> **Stated exercise**
Up to and including the line that contains "wasm.setup();", repeat each line of the data exactly, starting from the first.
■ ■ ■ ■ ■
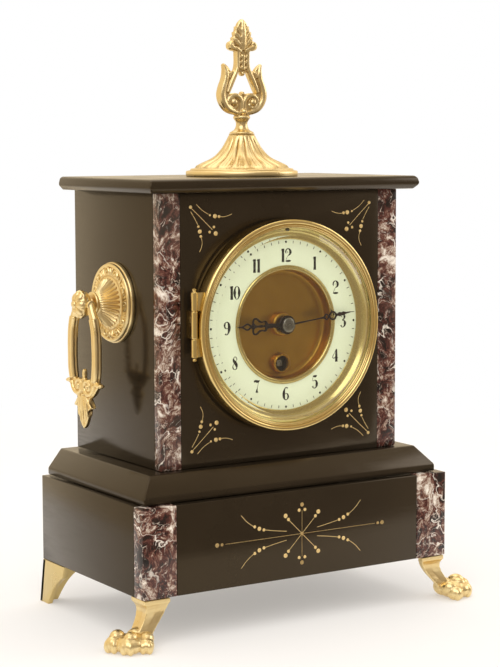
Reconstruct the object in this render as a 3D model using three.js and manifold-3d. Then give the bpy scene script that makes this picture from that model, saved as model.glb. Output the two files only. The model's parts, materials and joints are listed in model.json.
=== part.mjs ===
// Mantel clock: a black slate case with veined marble posts, gilt brass mounts, an enamel chapter ring
// and a round-plate, spring-driven, pendulum movement. Millimetres, +Z up.
// Inside the group, y runs backwards from the plinth's front face and z up from the floor.
import * as THREE from "three";
import { mergeVertices } from "three/addons/utils/BufferGeometryUtils.js";
import Module from "manifold-3d";

const wasm = await Module();
wasm.setup();

// Driving dimensions

const seam = 0.2; // joint between two pieces of the case
const fit = 0.3; // clearance of a piece in its seat or of a shaft in its hole
const overrun = 3; // how far a cutting tool passes a face
const weld = 1e-4; // corners closer than this are one corner

const foot = {
  height: 27,
  block: 14, // side of the block under the plinth's corner
  chamfer: 4,
  heading: 30, // degrees, from straight sideways towards the front
};
const paw = {
  toeLength: 8.4,
  toeWidth: 3.7,
  toeHeight: 5.4,
  toeReach: 17.2,
  toeSpread: 6.3,
  toeLift: 3.6,
  padLength: 10.5,
  padWidth: 10.2,
  padHeight: 6.2,
  padReach: 8.6,
  padLift: 4.4,
  knuckleLength: 5.2,
  knuckleWidth: 3,
  knuckleHeight: 4.2,
  knuckleReach: 11.5,
  knuckleLift: 8.6,
  knuckleSpread: 4.9,
};
const bracket = { top: 28, inset: 3.1, notch: 7.3, toe: 10.5, splay: 5, wall: 3.2 };

const plinth = { width: 210, depth: 124, height: 51, postWidth: 21.5, postDepth: 10.3, panel: 11 };
const slab = {
  height: 15.3,
  edge: 4.4,
  sideSet: 4.05,
  frontSet: 5.4,
  sideChamfer: 8.7,
  frontChamfer: 9.3,
};
const backSet = 2; // of the body's back ahead of the plinth's
const body = {
  width: 163.6,
  height: 155.7,
  front: 20.1,
  back: plinth.depth - backSet,
  postWidth: 13.3,
  postDepth: 7,
  panel: 10,
};
const crown = { height: 8, sideLap: 10.55, frontLap: 9.1, topSet: 2.1, topFall: 3.7, band: 1.4, undercut: 2.6 };

const finial = {
  centre: 64, // from the plinth's front face
  flutes: 16,
  fluteDepth: 0.7,
  discRadius: 33.3,
  discRim: 3.2,
  stepRadius: 30.6,
  stepRise: 1.2,
  leafRadius: 26,
  leafRise: 1.4,
  skirtHeight: 19.2,
  waistRadius: 7.2,
  neckHeight: 6,
  neckRadius: 3.4,
  cupRadius: 5.2,
  lyreHeight: 67, // from the neck's foot to the tip
  lyreWidth: 34,
  lyreThickness: 5.6,
  rounding: 1.2,
};

const studRise = 14.05; // of the handle's stud above the middle of the body
const handle = {
  setBack: 71, // from the plinth's front face
  height: body.height / 2 + studRise, // of the stud above the slab
  rosetteRadius: 23.5,
  flutes: 15,
  fluteDepth: 0.8,
  rim: 2.2,
  ringHeight: 4.2,
  coneRadius: 14.6,
  coneHeight: 14,
  collarRadius: 7,
  collar: 2,
  studRadius: 2.6,
  pivotReach: 20.8, // of the bail's pin from the case side
  pinRadius: 1.1,
  pinHalf: 9.6,
  knobRadius: 6.2,
  knobReach: 24.6,
  eyeRadius: 2.7,
  eyeWidth: 2.6,
  bailHalf: 15,
  bailBar: 2.6,
  bailDrop: 44,
  leafDrop: 71,
  leafHalf: 9,
  plate: 4.4,
};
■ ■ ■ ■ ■
> **Correct answer**
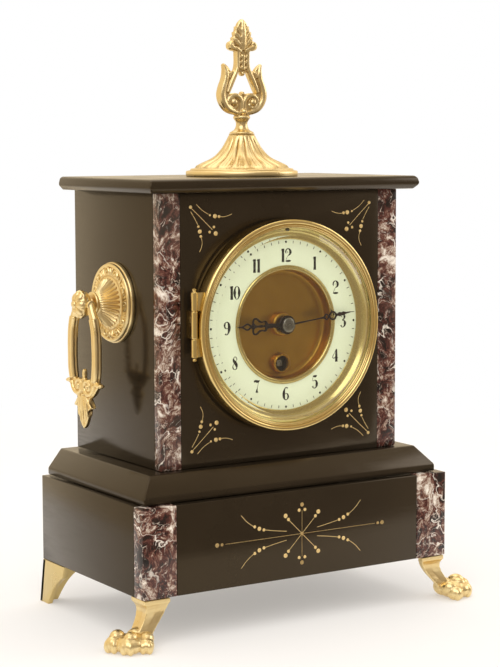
Reconstruct the object in this render as a 3D model using three.js and manifold-3d. Then give the bpy scene script that makes this picture from that model, saved as model.glb. Output the two files only. The model's parts, materials and joints are listed in model.json.
=== part.mjs ===
// Mantel clock: a black slate case with veined marble posts, gilt brass mounts, an enamel chapter ring
// and a round-plate, spring-driven, pendulum movement. Millimetres, +Z up.
// Inside the group, y runs backwards from the plinth's front face and z up from the floor.
import * as THREE from "three";
import { mergeVertices } from "three/addons/utils/BufferGeometryUtils.js";
import Module from "manifold-3d";

const wasm = await Module();
wasm.setup();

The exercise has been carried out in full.